_Available records_:
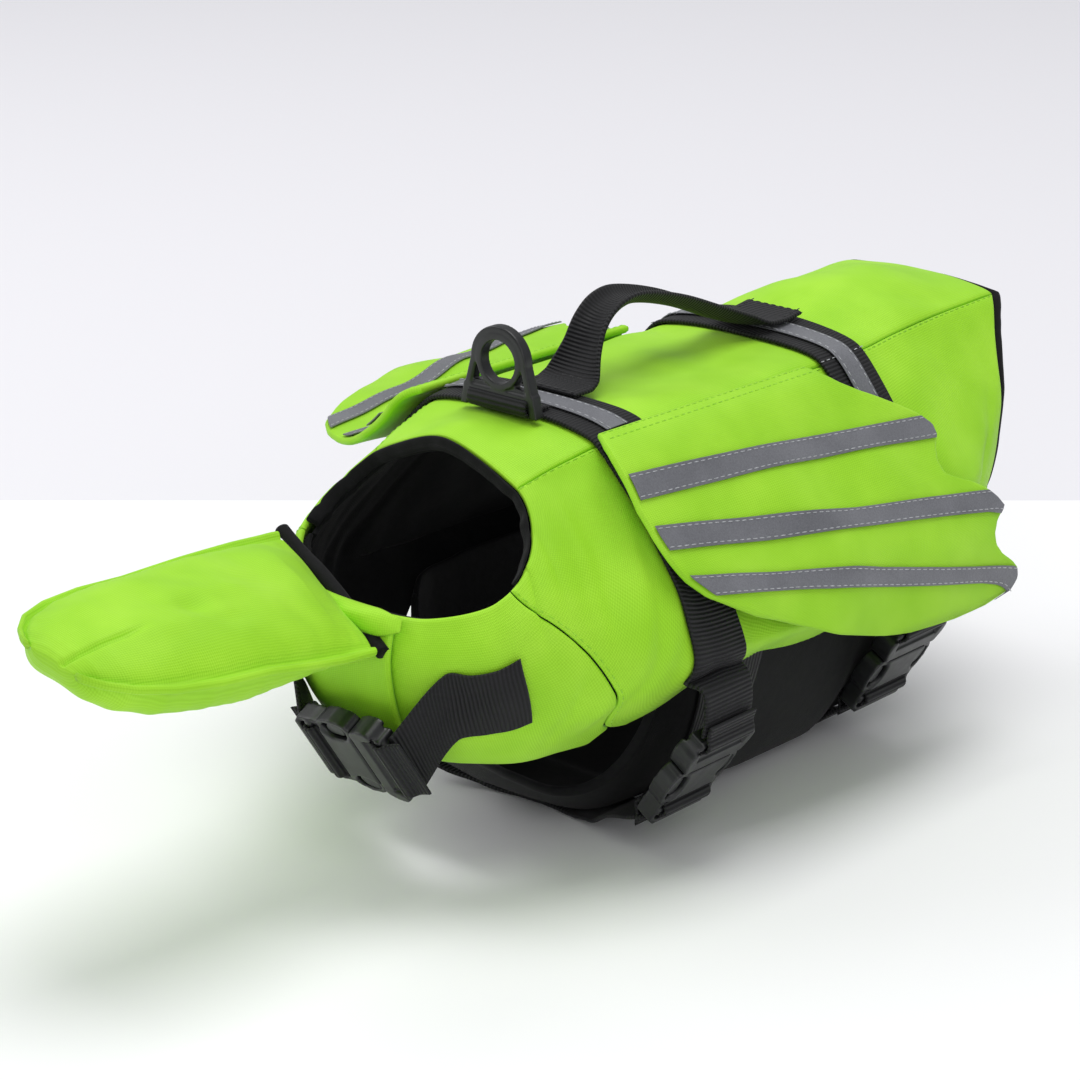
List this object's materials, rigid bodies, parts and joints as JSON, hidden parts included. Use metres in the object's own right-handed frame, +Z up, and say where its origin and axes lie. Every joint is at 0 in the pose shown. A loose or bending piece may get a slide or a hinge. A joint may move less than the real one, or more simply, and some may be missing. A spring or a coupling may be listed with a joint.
{
  "type": "dog life jacket",
  "caption": "Small dog life jacket, buckled up and hollow, with padded chin float, folded side wings, girth straps, grab handle and leash ring.",
  "frame": {"origin": "middle of the flat patch under the belly panel that rests on the ground, on the jacket's middle plane", "axes": "+Y from the neck to the tail, +Z up, +X towards the wearer's left side"},
  "size_m": [0.2276, 0.4355, 0.1788],
  "materials": {
    "neon_cloth": "coated woven polyester, fine diagonal weave, slight sheen",
    "black_cloth": "dull black lining cloth and binding",
    "black_webbing": "ribbed polyester webbing",
    "reflective_tape": "grey retroreflective tape, satin",
    "black_plastic": "moulded acetal, satin"
  },
  "bodies": {
    "jacket": {"back_panel": "neon_cloth", "left_side_panel": "neon_cloth", "right_side_panel": "neon_cloth", "left_chest_panel": "neon_cloth", "right_chest_panel": "neon_cloth", "left_wing": "neon_cloth", "right_wing": "neon_cloth", "throat_strip": "neon_cloth", "chin_float": "neon_cloth", "body_lining": "black_cloth", "chest_lining": "black_cloth", "belly_panel": "black_cloth", "neck_binding": "black_cloth", "tail_binding": "black_cloth", "front_girth_webbing": "black_webbing", "rear_girth_webbing": "black_webbing", "front_belly_webbing": "black_webbing", "rear_belly_webbing": "black_webbing", "left_chest_strap": "black_webbing", "right_chest_strap": "black_webbing", "handle": "black_webbing", "ring_keeper": "black_webbing", "front_girth_tape": "reflective_tape", "rear_girth_tape": "reflective_tape", "left_wing_tape_1": "reflective_tape", "left_wing_tape_2": "reflective_tape", "left_wing_tape_3": "reflective_tape", "right_wing_tape_1": "reflective_tape", "right_wing_tape_2": "reflective_tape", "right_wing_tape_3": "reflective_tape", "front_belly_buckle_socket": "black_plastic", "front_belly_buckle_plug": "black_plastic", "rear_belly_buckle_socket": "black_plastic", "rear_belly_buckle_plug": "black_plastic", "chest_buckle_socket": "black_plastic", "chest_buckle_plug": "black_plastic"},
    "leash_ring": {"leash_ring": "black_plastic"}
  },
  "joints": [
    {"name": "leash_ring_hinge", "type": "hinge", "parent": "jacket", "child": "leash_ring", "pos_m": [0, -0.074, 0.1527], "axis": [1, 0, 0], "range_deg": [-70, 85]}
  ]
}
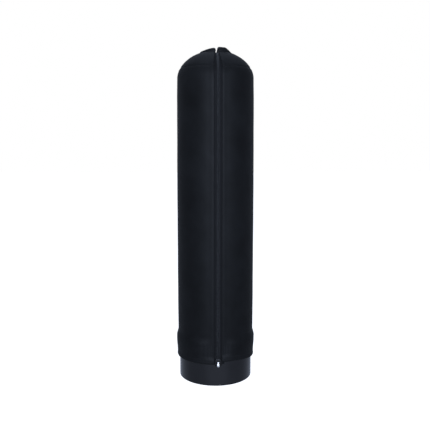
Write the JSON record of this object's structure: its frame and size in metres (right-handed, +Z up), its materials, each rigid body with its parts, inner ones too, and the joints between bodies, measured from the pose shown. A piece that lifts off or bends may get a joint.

_What the exercise asks_: Word for word, quote all of the data above.

_Exercise response_:
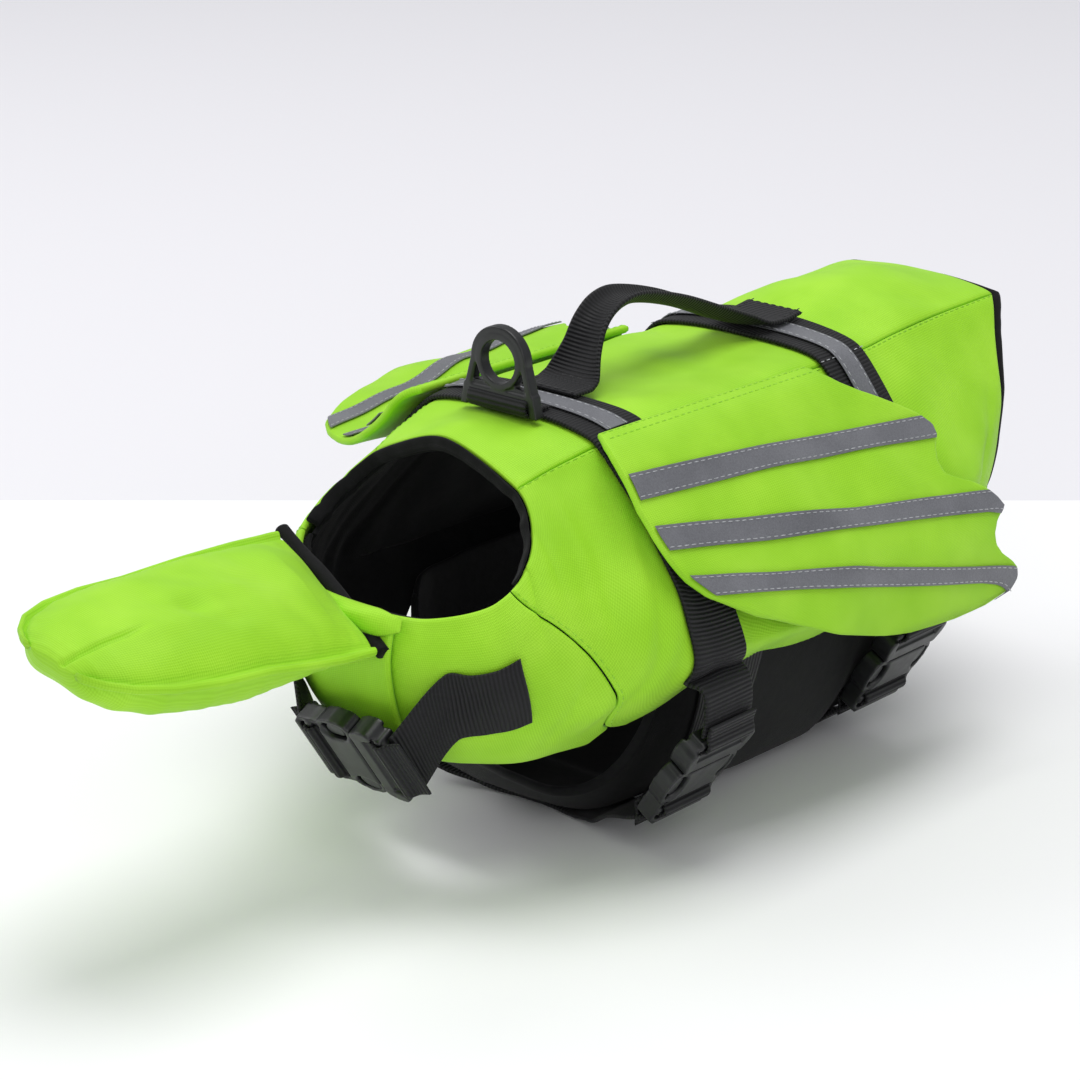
List this object's materials, rigid bodies, parts and joints as JSON, hidden parts included. Use metres in the object's own right-handed frame, +Z up, and say where its origin and axes lie. Every joint is at 0 in the pose shown. A loose or bending piece may get a slide or a hinge. A joint may move less than the real one, or more simply, and some may be missing. A spring or a coupling may be listed with a joint.
{
  "type": "dog life jacket",
  "caption": "Small dog life jacket, buckled up and hollow, with padded chin float, folded side wings, girth straps, grab handle and leash ring.",
  "frame": {"origin": "middle of the flat patch under the belly panel that rests on the ground, on the jacket's middle plane", "axes": "+Y from the neck to the tail, +Z up, +X towards the wearer's left side"},
  "size_m": [0.2276, 0.4355, 0.1788],
  "materials": {
    "neon_cloth": "coated woven polyester, fine diagonal weave, slight sheen",
    "black_cloth": "dull black lining cloth and binding",
    "black_webbing": "ribbed polyester webbing",
    "reflective_tape": "grey retroreflective tape, satin",
    "black_plastic": "moulded acetal, satin"
  },
  "bodies": {
    "jacket": {"back_panel": "neon_cloth", "left_side_panel": "neon_cloth", "right_side_panel": "neon_cloth", "left_chest_panel": "neon_cloth", "right_chest_panel": "neon_cloth", "left_wing": "neon_cloth", "right_wing": "neon_cloth", "throat_strip": "neon_cloth", "chin_float": "neon_cloth", "body_lining": "black_cloth", "chest_lining": "black_cloth", "belly_panel": "black_cloth", "neck_binding": "black_cloth", "tail_binding": "black_cloth", "front_girth_webbing": "black_webbing", "rear_girth_webbing": "black_webbing", "front_belly_webbing": "black_webbing", "rear_belly_webbing": "black_webbing", "left_chest_strap": "black_webbing", "right_chest_strap": "black_webbing", "handle": "black_webbing", "ring_keeper": "black_webbing", "front_girth_tape": "reflective_tape", "rear_girth_tape": "reflective_tape", "left_wing_tape_1": "reflective_tape", "left_wing_tape_2": "reflective_tape", "left_wing_tape_3": "reflective_tape", "right_wing_tape_1": "reflective_tape", "right_wing_tape_2": "reflective_tape", "right_wing_tape_3": "reflective_tape", "front_belly_buckle_socket": "black_plastic", "front_belly_buckle_plug": "black_plastic", "rear_belly_buckle_socket": "black_plastic", "rear_belly_buckle_plug": "black_plastic", "chest_buckle_socket": "black_plastic", "chest_buckle_plug": "black_plastic"},
    "leash_ring": {"leash_ring": "black_plastic"}
  },
  "joints": [
    {"name": "leash_ring_hinge", "type": "hinge", "parent": "jacket", "child": "leash_ring", "pos_m": [0, -0.074, 0.1527], "axis": [1, 0, 0], "range_deg": [-70, 85]}
  ]
}
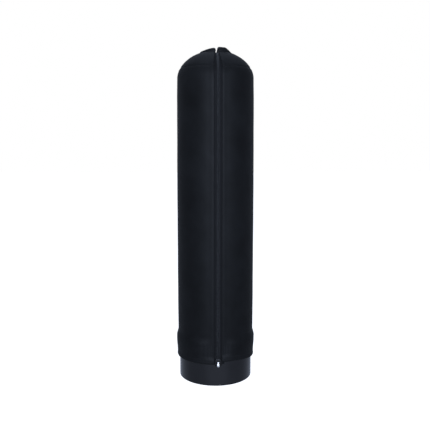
Write the JSON record of this object's structure: its frame and size in metres (right-handed, +Z up), its materials, each rigid body with its parts, inner ones too, and the joints between bodies, measured from the pose shown. A piece that lifts off or bends may get a joint.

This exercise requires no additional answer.